A Kaiser Permanente Vacaville team was able to provide high-quality care partly because of trainings on emergency situations. Pictured above: On Feb. 26, the Castillo family reunited with the first responders and the medical center care team.
Pregnant with her fifth child — a girl — Renee Castillo of Vacaville thought she knew what to expect when she started having contractions and feeling pressure a few days before her due date.
“My whole pregnancy with her was very calm,” she said.
Castillo didn’t feel the urgency to go to the hospital just yet.
But that changed later in the day when Castillo’s water broke, and the umbilical cord started to come out.
“I knew that was bad, so I called the hospital labor and delivery unit,” Castillo said of first contacting the Kaiser Permanente Vacaville Medical Center.
She was told to call 911.
Castillo’s baby was suffering from cord prolapse — an obstetrical emergency that could have had severe and lasting effects on her baby if she didn’t deliver immediately.
A Baby Born
Vacaville Fire Department paramedic crew quickly responded, stabilized the laboring mom, and transported her to the Kaiser Permanente Vacaville Medical Center. Waiting for her at the Emergency Room ambulance entrance was a team that included an obstetrician, a certified nurse midwife, a pediatrician, nurses, technicians, an anesthesiologist, and a respiratory therapist.
“I’ve been a labor and delivery nurse for 15 years, and I have never seen (cord prolapse) in my career,” said Alison Landis, RN, an assistant nurse manager who advised Castillo when she called the unit.
While this condition is rare, the team was prepared to care for her because of ongoing simulation training that readies them for emergencies such as Castillo’s.
“Everyone knew their roles, and there was no panic,” said 41-year Neonatal Intensive Care Unit (NICU) nurse Chris Samayoa, RN.
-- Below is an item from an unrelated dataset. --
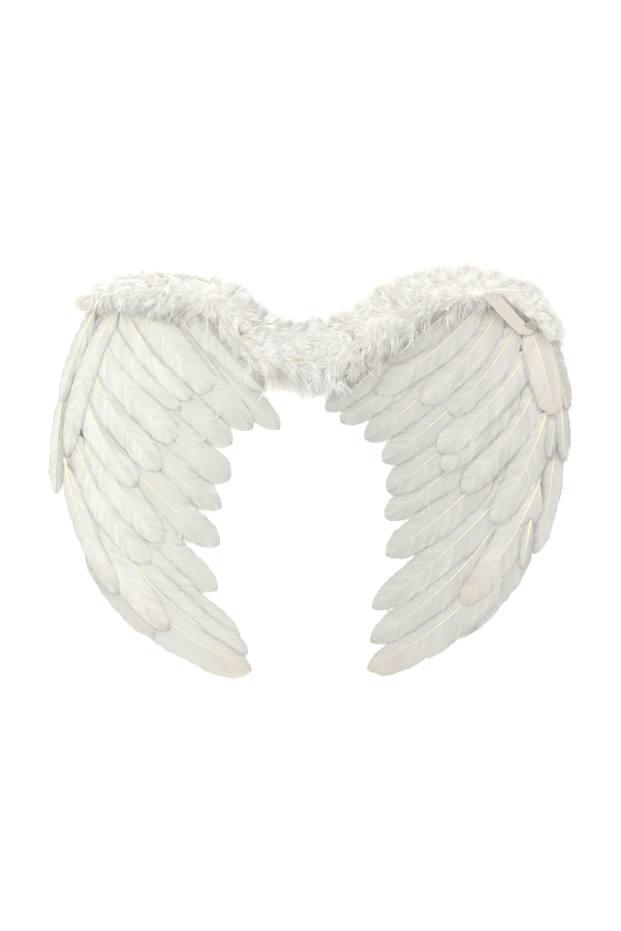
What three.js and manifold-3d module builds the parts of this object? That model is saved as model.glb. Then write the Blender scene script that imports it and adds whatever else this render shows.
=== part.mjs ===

Within minutes, Castillo had an emergency Cesarean section. Baby Isabel Castillo was born just two minutes later.
But she wasn’t breathing.
Isabel was resuscitated and put on a ventilator. She also suffered from seizures and received a blood transfusion, according to newspaper reports.
There was concern about brain damage because there may have been a lack of oxygen to Isabel’s brain, said pediatrician Danette Lebaron, MD.
But the team had a plan.
“Studies show cooling the brain for 72 hours after an injury improves neurological outcomes,” said Dr. Lebaron.
The team cooled Isabel’s body to 93 degrees, more than five degrees below the normal body temperature of 98.6 degrees.
As that process began, Isabel was transferred to the NICU at the Kaiser Permanente Roseville Medical Center for specialized treatment and monitoring.
A Happy Ending
After 11 days in the hospital — and, most important, no sign of brain damage — Isabel was discharged.
“We were at the mercy of the unknown,” said Castillo, who credits the Kaiser Permanente team with saving her daughter.
From the field to the hospital, more than 50 people were involved in Isabel’s birth, 10 times more personnel than a delivery without complications.
“Everyone was at the right place, at the right time, doing exactly what they were supposed to be doing,” Castillo recalled.
Samayoa remains amazed at the positive outcome. “It was a miracle,” said the NICU nurse. “It makes me want to be a nurse for another 41 years.”